Koster talks about games as learning in a safe environment. Phases mean there’s more to learn in the game. If the phases don’t involve rules changes, all the better, the learning is about how to play well, not about how to deal with new mechanisms of the game. Phases don’t necessarily mean the game becomes harder to play well, but they may still contribute to “the Flow”.
Repetition
Virtually all games involve repetition, whether it's repetition of turns or something else. The question is whether this repetition can be conducted in varying circumstances which amount to different phases. You can play two rounds with exactly the same rules, yet the results from the first round mean that what goes on in the minds of the players in the second round is rather different. This is most likely to be seen in Eurostyle boardgames with a limited number of rounds in which a lot can happen.

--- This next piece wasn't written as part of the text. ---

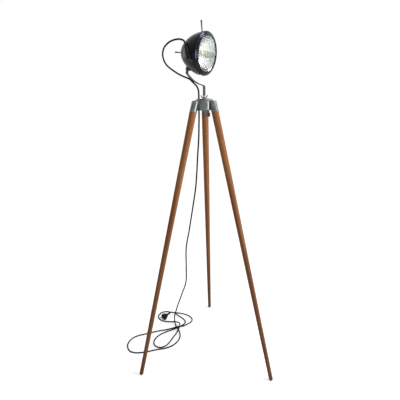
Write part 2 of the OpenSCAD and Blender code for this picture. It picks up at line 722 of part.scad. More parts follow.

If one round can be, in terms of rules, just like the preceding one, but owing to changes in circumstances it feels different to the players, you’ve effectively increased the variety of the game. And for 21st century gamers, variety is very much “the spice of life.”
Once again, the phase difference is in the mind of the player, and as such it is not something that we can define rigidly. But it usually means that the short-term objective(s) of the players have changed from one phase to the next.
Other reasons for phases
Another reason to have phases in a game design is to mitigate the uncatchable-leader problem. If, after half a game, the player who leads will almost always win, why play the rest of the game? If the game has distinct phases with different gameplay, that can help other players overtake the leader.
Here’s a final, subtle, reason why phases are important. Designers are in some danger of having game fans treat games the way some basketball “fans” treat basketball. These fans only watch the end of a basketball game because they feel that what goes before doesn’t matter to the outcome. They don't recognize that there are phases and variations in basketball that are as interesting as the results. They're only interested in the destination, not in the journey. We see this in video game players who find cheat codes, play only the end of a game, and then say they “beat the game”. Phases help make the journey more interesting, for those willing to experience it.
The point, for game designers, is to find ways to vary their games so that phases, significant changes in what happens in the minds of the player(s), occur. This is likely to make the game more appealing, and more long-lasting. Fortunately, if you're designing a game that lasts more than half an hour or so, it may naturally fall into phases as you work on its other aspects.